Where many bloggers would tile an arabesque, she's got moneymakers. Either way, my peril-sensitive advertising-sensitive sunglasses block them out just the same, but with less scrolling.

Archived Comments

  • I only realised that her site was so ad-laden when she mentioned it in her post. There's no ads in her atom feeds (and the feed is thankfully complete content).

    To be honest, I'm surprised that so many people are still reading actual websites these days.

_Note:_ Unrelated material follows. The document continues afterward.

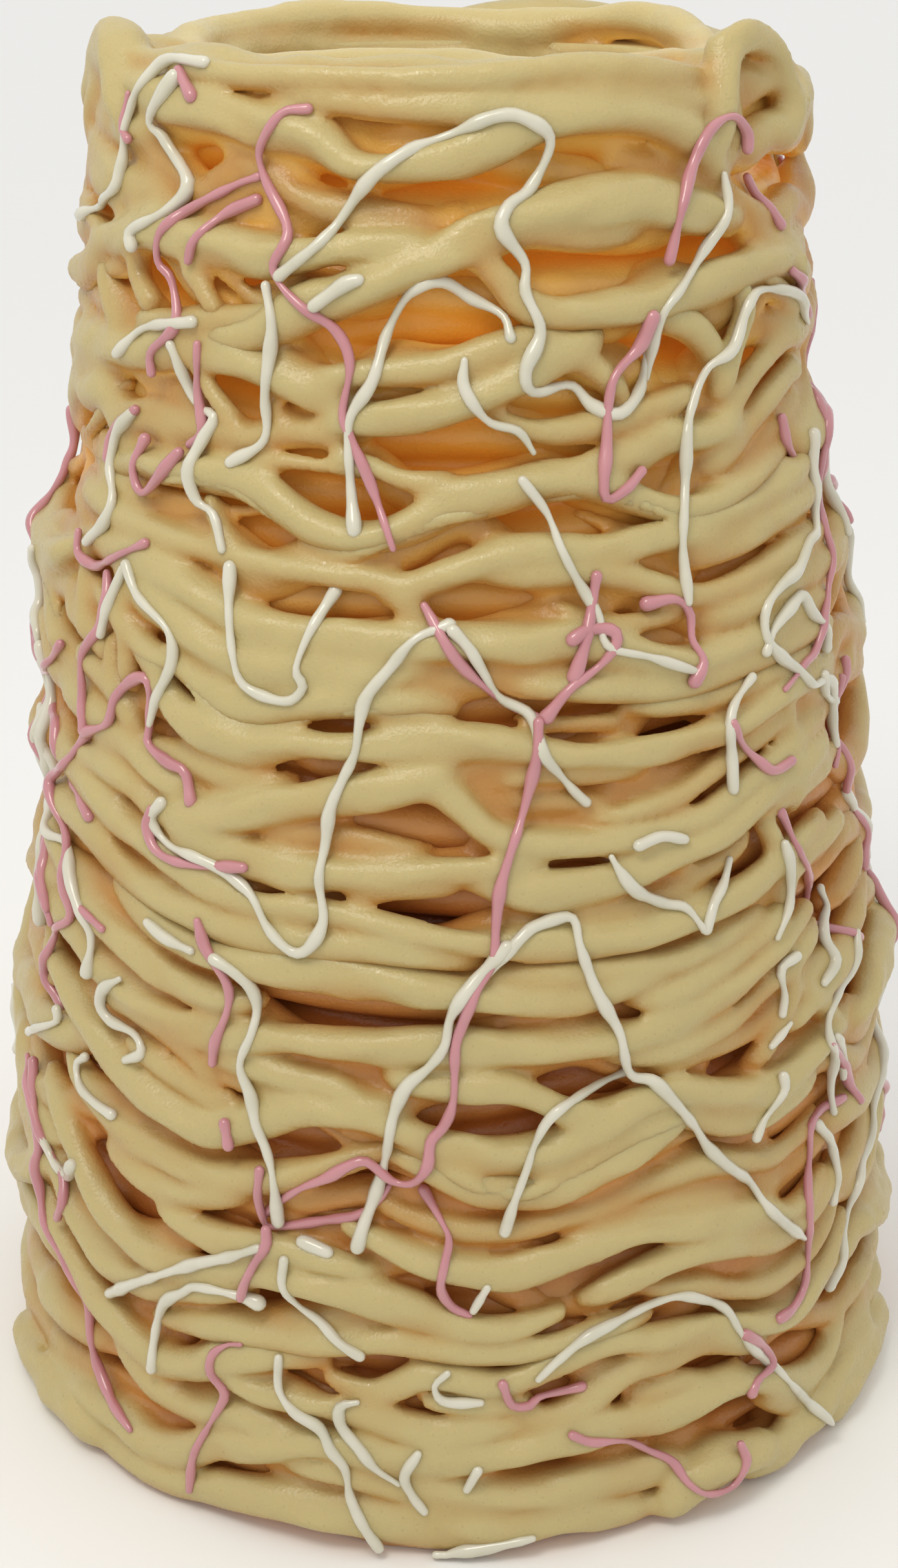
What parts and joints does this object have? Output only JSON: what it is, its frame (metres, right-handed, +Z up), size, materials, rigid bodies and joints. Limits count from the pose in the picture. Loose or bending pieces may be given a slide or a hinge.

I could care less about how people lay out their content on their website, I just want it to be interesting and in a feed.

    Similarly, I find it a little frustrating when I have to go to someone's site to comment on their post -- I would comment a lot more if there was some kind of generic commenting interface available from within bloglines. (Though this way means I probably filter out the lower-quality comments with my visting-site-aversion-threshold).

    I wonder how long it will take dooce to put ads back in her feeds?

  • Damn ... those are some serious BlogAds rates ... I guess that's what a huge audience (2,798 subscribers via Bloglines alone) will get you (I have 44 by that same metric).

    Fortunately, you can Adblock the URLs http://images.pheedo.com/* and http://images.blogads.com/* . That doesn't do much for the text, but it's less distracting. And, like you said, it's not in the feed.

    Incidentally, I'm thinking of adding a (redundant) "comment here" link to the bottom of each RSS entry ... I wonder how this will affect reader participation. Thoughts?